EXERCISE PROMPT
Copy every line of the data exactly, leaving nothing out.

DATA SECTION
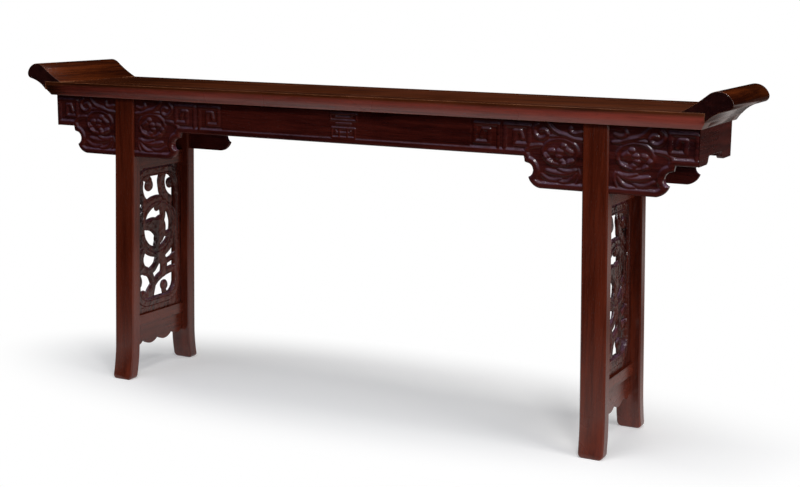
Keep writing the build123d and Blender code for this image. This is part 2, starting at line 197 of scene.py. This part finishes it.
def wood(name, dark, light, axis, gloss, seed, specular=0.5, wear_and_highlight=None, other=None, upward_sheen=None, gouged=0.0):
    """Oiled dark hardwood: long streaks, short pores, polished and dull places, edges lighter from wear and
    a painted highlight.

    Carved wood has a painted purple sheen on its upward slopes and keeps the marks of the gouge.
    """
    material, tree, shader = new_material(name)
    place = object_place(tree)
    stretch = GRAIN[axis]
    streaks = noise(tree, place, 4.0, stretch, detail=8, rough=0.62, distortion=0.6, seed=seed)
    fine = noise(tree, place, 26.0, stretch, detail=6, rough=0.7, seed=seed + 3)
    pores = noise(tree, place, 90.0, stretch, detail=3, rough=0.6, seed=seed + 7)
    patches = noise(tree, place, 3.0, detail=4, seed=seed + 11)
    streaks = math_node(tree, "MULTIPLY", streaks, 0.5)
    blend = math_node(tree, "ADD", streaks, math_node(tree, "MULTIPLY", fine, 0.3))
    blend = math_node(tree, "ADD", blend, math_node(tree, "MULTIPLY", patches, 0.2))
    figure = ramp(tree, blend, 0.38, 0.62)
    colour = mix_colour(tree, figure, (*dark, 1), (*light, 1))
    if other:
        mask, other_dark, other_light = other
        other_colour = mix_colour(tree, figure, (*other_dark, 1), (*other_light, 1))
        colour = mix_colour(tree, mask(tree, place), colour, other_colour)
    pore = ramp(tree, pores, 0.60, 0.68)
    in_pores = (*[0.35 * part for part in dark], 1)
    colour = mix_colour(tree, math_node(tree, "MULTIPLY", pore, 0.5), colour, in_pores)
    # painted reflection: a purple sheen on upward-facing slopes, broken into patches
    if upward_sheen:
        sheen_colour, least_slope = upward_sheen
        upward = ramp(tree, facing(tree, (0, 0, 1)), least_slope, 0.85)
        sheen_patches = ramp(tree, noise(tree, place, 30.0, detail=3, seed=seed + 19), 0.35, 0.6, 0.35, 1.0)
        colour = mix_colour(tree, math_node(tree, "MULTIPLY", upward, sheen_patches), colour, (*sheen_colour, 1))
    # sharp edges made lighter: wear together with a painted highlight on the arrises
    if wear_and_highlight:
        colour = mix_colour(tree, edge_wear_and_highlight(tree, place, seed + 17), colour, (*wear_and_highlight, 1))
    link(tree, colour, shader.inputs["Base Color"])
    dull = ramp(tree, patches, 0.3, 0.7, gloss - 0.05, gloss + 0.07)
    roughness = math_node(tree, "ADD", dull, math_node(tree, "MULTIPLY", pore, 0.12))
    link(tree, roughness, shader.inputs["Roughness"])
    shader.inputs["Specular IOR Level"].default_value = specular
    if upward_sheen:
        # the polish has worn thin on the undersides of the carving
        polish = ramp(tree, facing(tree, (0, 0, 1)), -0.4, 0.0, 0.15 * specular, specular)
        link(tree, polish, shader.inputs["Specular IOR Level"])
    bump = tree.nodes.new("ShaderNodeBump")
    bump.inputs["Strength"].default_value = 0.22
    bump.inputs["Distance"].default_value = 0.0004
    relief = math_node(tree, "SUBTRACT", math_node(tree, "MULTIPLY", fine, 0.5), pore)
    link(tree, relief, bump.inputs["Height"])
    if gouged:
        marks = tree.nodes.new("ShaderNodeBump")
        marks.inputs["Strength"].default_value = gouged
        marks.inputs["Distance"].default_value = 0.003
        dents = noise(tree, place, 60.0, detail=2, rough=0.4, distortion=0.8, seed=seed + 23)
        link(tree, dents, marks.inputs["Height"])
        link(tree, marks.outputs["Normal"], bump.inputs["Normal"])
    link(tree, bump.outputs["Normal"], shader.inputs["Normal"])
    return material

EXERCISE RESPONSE
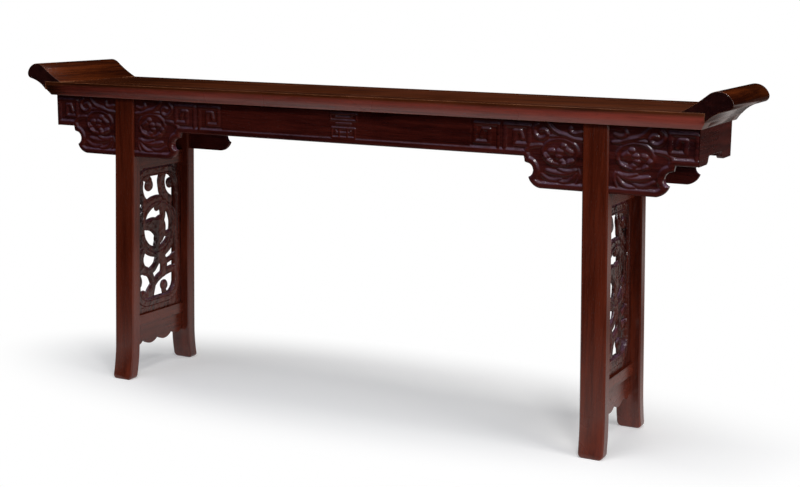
Keep writing the build123d and Blender code for this image. This is part 2, starting at line 197 of scene.py. This part finishes it.
def wood(name, dark, light, axis, gloss, seed, specular=0.5, wear_and_highlight=None, other=None, upward_sheen=None, gouged=0.0):
    """Oiled dark hardwood: long streaks, short pores, polished and dull places, edges lighter from wear and
    a painted highlight.

    Carved wood has a painted purple sheen on its upward slopes and keeps the marks of the gouge.
    """
    material, tree, shader = new_material(name)
    place = object_place(tree)
    stretch = GRAIN[axis]
    streaks = noise(tree, place, 4.0, stretch, detail=8, rough=0.62, distortion=0.6, seed=seed)
    fine = noise(tree, place, 26.0, stretch, detail=6, rough=0.7, seed=seed + 3)
    pores = noise(tree, place, 90.0, stretch, detail=3, rough=0.6, seed=seed + 7)
    patches = noise(tree, place, 3.0, detail=4, seed=seed + 11)
    streaks = math_node(tree, "MULTIPLY", streaks, 0.5)
    blend = math_node(tree, "ADD", streaks, math_node(tree, "MULTIPLY", fine, 0.3))
    blend = math_node(tree, "ADD", blend, math_node(tree, "MULTIPLY", patches, 0.2))
    figure = ramp(tree, blend, 0.38, 0.62)
    colour = mix_colour(tree, figure, (*dark, 1), (*light, 1))
    if other:
        mask, other_dark, other_light = other
        other_colour = mix_colour(tree, figure, (*other_dark, 1), (*other_light, 1))
        colour = mix_colour(tree, mask(tree, place), colour, other_colour)
    pore = ramp(tree, pores, 0.60, 0.68)
    in_pores = (*[0.35 * part for part in dark], 1)
    colour = mix_colour(tree, math_node(tree, "MULTIPLY", pore, 0.5), colour, in_pores)
    # painted reflection: a purple sheen on upward-facing slopes, broken into patches
    if upward_sheen:
        sheen_colour, least_slope = upward_sheen
        upward = ramp(tree, facing(tree, (0, 0, 1)), least_slope, 0.85)
        sheen_patches = ramp(tree, noise(tree, place, 30.0, detail=3, seed=seed + 19), 0.35, 0.6, 0.35, 1.0)
        colour = mix_colour(tree, math_node(tree, "MULTIPLY", upward, sheen_patches), colour, (*sheen_colour, 1))
    # sharp edges made lighter: wear together with a painted highlight on the arrises
    if wear_and_highlight:
        colour = mix_colour(tree, edge_wear_and_highlight(tree, place, seed + 17), colour, (*wear_and_highlight, 1))
    link(tree, colour, shader.inputs["Base Color"])
    dull = ramp(tree, patches, 0.3, 0.7, gloss - 0.05, gloss + 0.07)
    roughness = math_node(tree, "ADD", dull, math_node(tree, "MULTIPLY", pore, 0.12))
    link(tree, roughness, shader.inputs["Roughness"])
    shader.inputs["Specular IOR Level"].default_value = specular
    if upward_sheen:
        # the polish has worn thin on the undersides of the carving
        polish = ramp(tree, facing(tree, (0, 0, 1)), -0.4, 0.0, 0.15 * specular, specular)
        link(tree, polish, shader.inputs["Specular IOR Level"])
    bump = tree.nodes.new("ShaderNodeBump")
    bump.inputs["Strength"].default_value = 0.22
    bump.inputs["Distance"].default_value = 0.0004
    relief = math_node(tree, "SUBTRACT", math_node(tree, "MULTIPLY", fine, 0.5), pore)
    link(tree, relief, bump.inputs["Height"])
    if gouged:
        marks = tree.nodes.new("ShaderNodeBump")
        marks.inputs["Strength"].default_value = gouged
        marks.inputs["Distance"].default_value = 0.003
        dents = noise(tree, place, 60.0, detail=2, rough=0.4, distortion=0.8, seed=seed + 23)
        link(tree, dents, marks.inputs["Height"])
        link(tree, marks.outputs["Normal"], bump.inputs["Normal"])
    link(tree, bump.outputs["Normal"], shader.inputs["Normal"])
    return material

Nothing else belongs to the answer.